None of those margins is close. The spread between the most- and least-supported nominee — Norstrud's 92.93% versus Dugan's 90.16% — is under three percentage points, and every director cleared ninety percent of the votes cast. That is the kind of result that signals an unremarkable governance event: the slate the company put forward is the slate shareholders returned.

Why a routine 8-K still matters for a treasury name

For investors tracking Upexi primarily as a Solana-treasury vehicle, the temptation is to skip a meeting-results filing entirely. The disclosure-first read is the opposite: the governance structure documented here is the structure that will oversee whatever the company does with its digital-asset holdings over the coming year. A board re-elected to one-year terms is the body that will sign off on treasury policy, capital raises, and the accounting choices that determine how those holdings show up in the financial statements.

What the 8-K does not contain is just as worth noting.
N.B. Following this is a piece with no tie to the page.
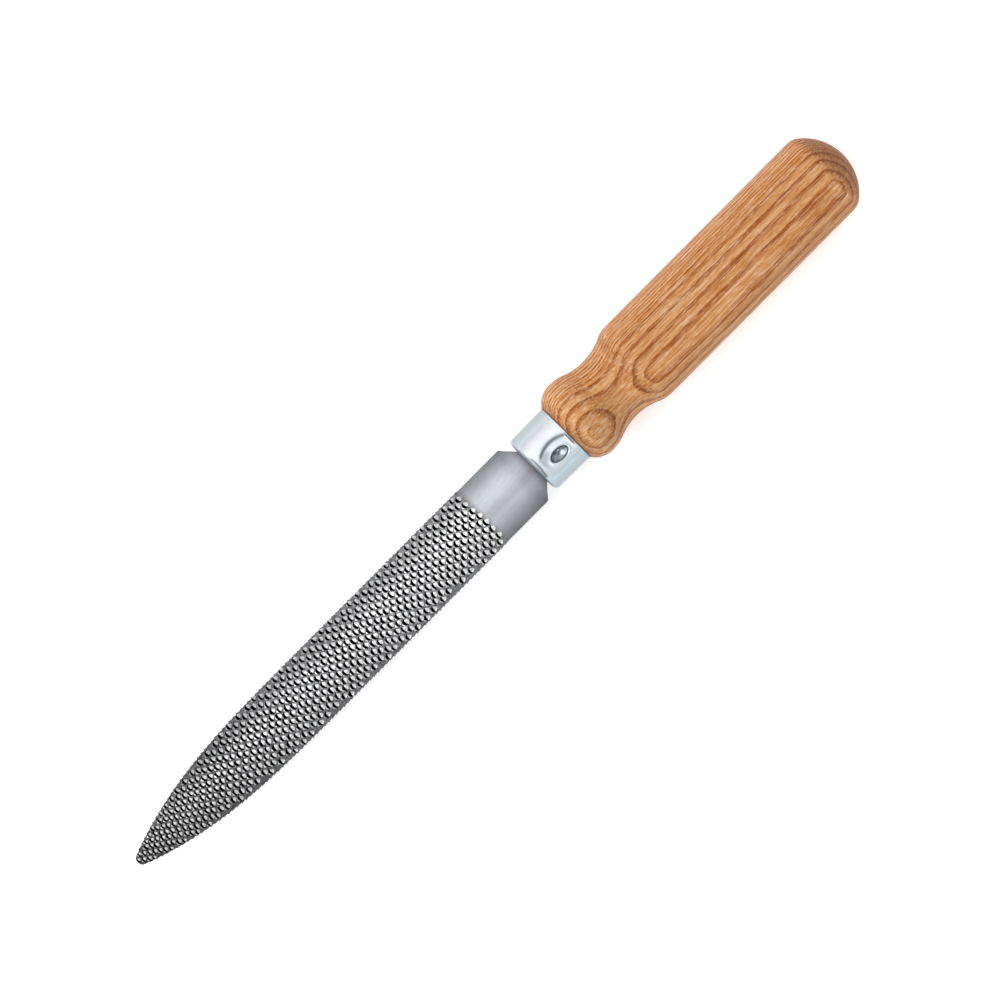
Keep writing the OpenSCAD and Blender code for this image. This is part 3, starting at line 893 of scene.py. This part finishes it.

The excerpt available here covers the director-election proposal; it does not, on its face, disclose new figures on the size of the Solana position, the cost basis, or any change in treasury strategy. Treating an annual-meeting results filing as a treasury update would be a category error — the document reports votes, not holdings. Any claim about the scale or direction of Upexi's Solana exposure has to come from the filings that actually disclose those numbers, not from this one.

For now, the takeaway is narrow and verifiable: Upexi held its 2026 Annual Meeting, shareholders re-elected the full board to one-year terms, and the supporting vote ran between roughly 90% and 93% for each nominee. The 8-K is the primary record; everything else about the company's treasury thesis lives in other documents.